HIGH ENERGY IRRADIATION AT THE LEADING TIP OF MOVING DIATOMS CAUSES A RAPID CHANGE OF CELL DIRECTION

Abstract

Previous investigations have suggested that the phototactic behaviour of diatoms, as observed by the accumulation of diatoms in low/moderate intensity light spots and avoidance of high intensity light, is primarily due to a change in cell direction at light/dark boundaries. In order to better determine the nature of this direction reversal and the manner in which it is generated, we used a high energy microbeam coupled to a monochrometer to irradiate specific areas of moving diatoms. When the leading end of moving Craticula cuspidata (Kützing) D.G. Mann cells were irradiated with a 1–3 s exposure of high irradiance (about 500 to 2000 μmol photons m−2 s−1), they quickly reversed their direction (100% of cells tested), while unirradiated control cells rarely changed direction. Similar irradiation of the trailing half of the cell caused no change in direction, but greatly reduced the effect of a subsequent irradiation of the leading half.

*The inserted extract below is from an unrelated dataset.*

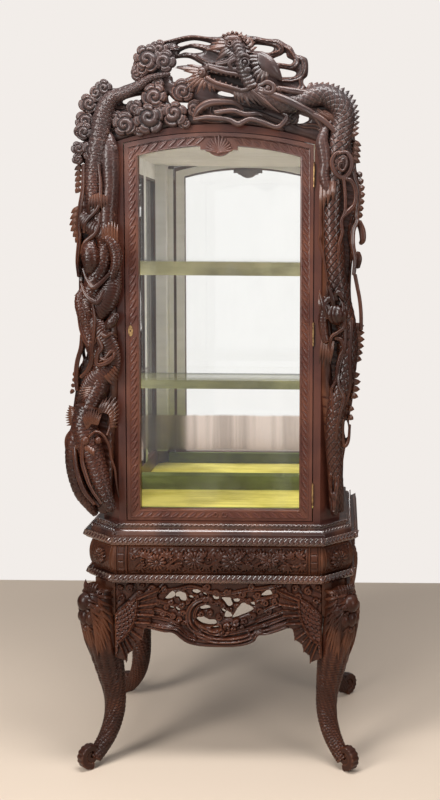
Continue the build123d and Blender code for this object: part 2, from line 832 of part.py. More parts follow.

Using a monochrometer to vary the wavelength of irradiation and a shutter to adjust the exposure time, the irradiation time needed to induce a direction change in 50% of the cells (I50) was determined for each of five wavelengths. Concurrent measurement of the energy output of the light source at each wavelength showed the most efficient wavelength to be 500 nm, close to the wavelength previously determined to be most effective in inducing a direction change at low light level light/dark boundaries in C. cuspidata. By adjusting the area of irradiation to a small spot size, we compared the effectiveness of irradiating cells at the tip, middle, and edge of the leading half of the cell. While irradiations at the tip of moving cells still resulted in 100% of cells changing direction, irradiating the edge (where the chloroplast was located) or the middle of the leading half (near the cytoplasmic storage granules) had greatly reduced effect. Such evidence suggests that phototaxis in C. cuspidata requires a photodetection system that is most sensitive to approximately 500 nm light and is located at the tips of the cells.